Agree GPs need to laugh some times Amigo...but... not to mock their patients... shout at them...or intimidate them...threaten them with removal from their lists  without good reason...GPs have a very strict criteria for removing a patient from their list...I doubt Dr Google is one of them...abuse of medical staff is not acceptable...neither is abuse of patients...agree with the point quoted by @Ralph-YK... 'In the Radio programme they made the point that it was better to "debunk" any wrong info people have, rather than throw them off your list.'...is it now recognised that some doctors have been abusing their patients in this way?...if so...that must be something the GMC should be addressing.


----------



## Copepod (Oct 18, 2017)

Ralph-YK said:


> BBC Radio 4 Inside Health has just started.
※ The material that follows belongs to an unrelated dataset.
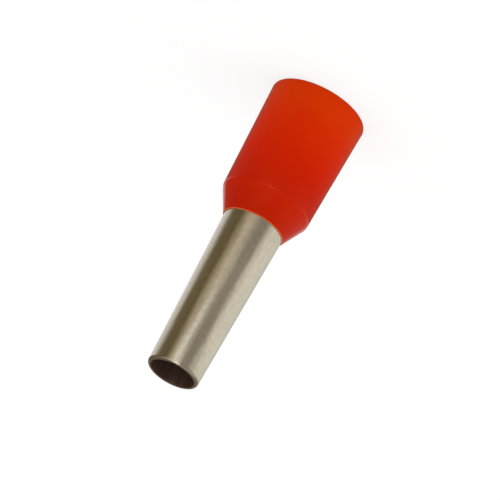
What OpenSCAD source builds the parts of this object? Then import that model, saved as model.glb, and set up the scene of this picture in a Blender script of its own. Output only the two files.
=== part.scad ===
// Insulated wire end ferrule for stranded wire of 4 square millimetres.
// A thin tinned copper sleeve takes the bare strands, and a moulded collar
// pressed on its flared end takes the wire's insulation.
// It stands on the collar's mouth: the origin is the middle of the mouth, and
// +Z runs along the axis to the tip of the sleeve.
// Both pieces are round, so each is one profile, radius by height, turned
// about the axis. All sizes are in millimetres.

/* [Sleeve] */
// Bore of the sleeve where it leaves the collar, which takes the strands
sleeve_bore = 2.8; // [2.5:0.1:3]
// Thickness of the sleeve's sheet
sleeve_wall = 0.2; // [0.18:0.01:0.25]
// Length of bare sleeve in front of the collar
sleeve_l = 9; // [6:0.5:12]
// Outside diameter of the sleeve at its tip
tip_d = 2.76; // [2.5:0.02:3.2]
// Radius of the tip's outer edge
tip_edge = 0.15; // [0.05:0.01:0.16]
// Radius of the tip's inner edge
bore_edge = 0.02; // [0.01:0.01:0.03]
// Radius of the bend where the bell opens, on its outer side
bell_bend = 0.3; // [0.1:0.05:0.6]

/* [Collar] */
// Length of the collar's barrel, from the mouth to the shoulder
barrel_l = 6.1; // [4:0.05:9]
// Length of the collar's cone, from the shoulder to the lip
cone_l = 1.4; // [1.2:0.05:2.5]
// Outside diameter of the barrel at the mouth
mouth_d = 5.08; // [4.9:0.02:5.6]
// Outside diameter of the barrel at the shoulder
shoulder_d = 4.7; // [4.6:0.05:5]
// Bore of the barrel, which takes the wire's insulation
collar_bore = 4.1; // [3.8:0.05:4.2]
// Length of the bore's straight stretch, below the bell
straight_l = 2.4; // [1:0.1:3]
// Thickness of the barrel's wall at the mouth, where the bore is widest
rim_wall = 0.34; // [0.26:0.01:0.4]
// Thickness of the cone's wall, between its outside and the bell
cone_wall = 0.3; // [0.2:0.05:0.35]
// Thickness of the collar's lip round the sleeve
lip_wall = 0.04; // [0.03:0.01:0.15]
// Radius of the lip's front edge
lip_edge = 0.04; // [0.01:0.01:0.04]
// Radius of the mouth's outer edge
mouth_edge = 0.16; // [0.05:0.01:0.2]
// Radius of the mouth's inner edge, which leads the wire in
entry_edge = 0.06; // [0.02:0.01:0.08]
// Radius of the shoulder between the barrel and the cone
shoulder_edge = 0.4; // [0.1:0.05:0.8]

/* [Fit] */
// Clearance between the collar and the sleeve it is pressed on
press_gap = 0.01; // [0.005:0.005:0.02]

/* [Hidden] */
$fn = 96;

// How far a cutting outline runs past the face that it cuts
past = 0.5;

// Heights of the collar's lip and of the sleeve's tip
lip_z = barrel_l + cone_l;
tip_z = lip_z + sleeve_l;

// Outside radius of the sleeve in the collar's neck, and of the lip round it
neck_r = sleeve_bore / 2 + sleeve_wall;
lip_r = neck_r + press_gap + lip_wall;

// Slope of the collar's cone, measured from the axis, which the bell shares
cone_angle = atan((shoulder_d / 2 - lip_r) / cone_l);

// The bell fills the collar's bore, less the clearance
bell_r = collar_bore / 2 - press_gap;

// Height at which the cone's inner face has radius r
function seat_z(r) =
    barrel_l + (shoulder_d / 2 - cone_wall / cos(cone_angle) - r) / tan(cone_angle);

// Foot and top of the bell's sloping outer face, moved out by gap
function bell_foot(gap) = [bell_r + gap, seat_z(bell_r + press_gap)];
function bell_top(gap) = [neck_r + gap, seat_z(neck_r + press_gap)];

// The same two corners on the bell's inner face, one wall thickness further in
function bell_inner_foot() = bell_foot(0) - [sleeve_wall / cos(cone_angle), 0];
function bell_inner_top() = bell_top(0) - [sleeve_wall, sleeve_wall * tan(cone_angle / 2)];

function unit(v) = v / norm(v);

// What lies between the sharp corner p of an outline, on its way from a to b,
// and an arc of radius r that rounds it. It is cut from an outer corner and
// added to an inner one, and it overlaps the outline a little.
module corner_bit(a, p, b, r) {
    to_a = unit(a - p);
    to_b = unit(b - p);
    half_angle = acos(to_a * to_b) / 2;
    to_centre = unit(to_a + to_b);
    tangent_l = r / tan(half_angle);
    translate(p)
        difference() {
            polygon([-to_centre * r, to_a * tangent_l, to_b * tangent_l]);
            translate(to_centre * r / sin(half_angle)) circle(r);
        }
}

// Everything inside the sleeve's outer face, up to the tip
module sleeve_outside() {
    foot = bell_foot(0);
    top = bell_top(0);
    lip = [neck_r, lip_z];
    tip = [tip_d / 2, tip_z];
    middle = [0, tip_z];
    difference() {
        polygon([[0, foot.y], foot, top, lip, tip, middle]);
        corner_bit(lip, tip, middle, tip_edge);
    }
    corner_bit(foot, top, lip, bell_bend);
}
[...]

They're going to talk about this.
> You can listen later.


For clarity, this is the episode first broadcast on evening of Tues 17th Oct 2017. Next broadcast 15:30 on Wed 18th Oct 2017. On demand here: http://www.bbc.co.uk/programmes/b098jm8f


----------



## Ingressus (Oct 18, 2017)

Mabe the Drs are afraid Dr Google is better than they are in my experience he probably is


----------



## mikeyB (Oct 18, 2017)

Dr google is only as good as the questions asked. GIGO. And when Dr Google can take a full history, and carry out examinations, he might be as good as a real doctor. Till then, every swollen neck gland will be Hodgkin’s disease, and every low back pain will be metastatic prostate cancer.


----------



## MikeTurin (Oct 18, 2017)

And if one is using Dr. Public Library, where could read issues of Science, Nature, or even Lancet and different kinds of books?
By the way I think the access to the library of the medicine department of the univerity is still open to anyone, so if one wants to get a copy of a specialized peer reviewed journa it can...

Of course one ha to measure the difference between Science and TV Sorrisi e Canzoni (that is the Italian equivalent of Radio Times)


----------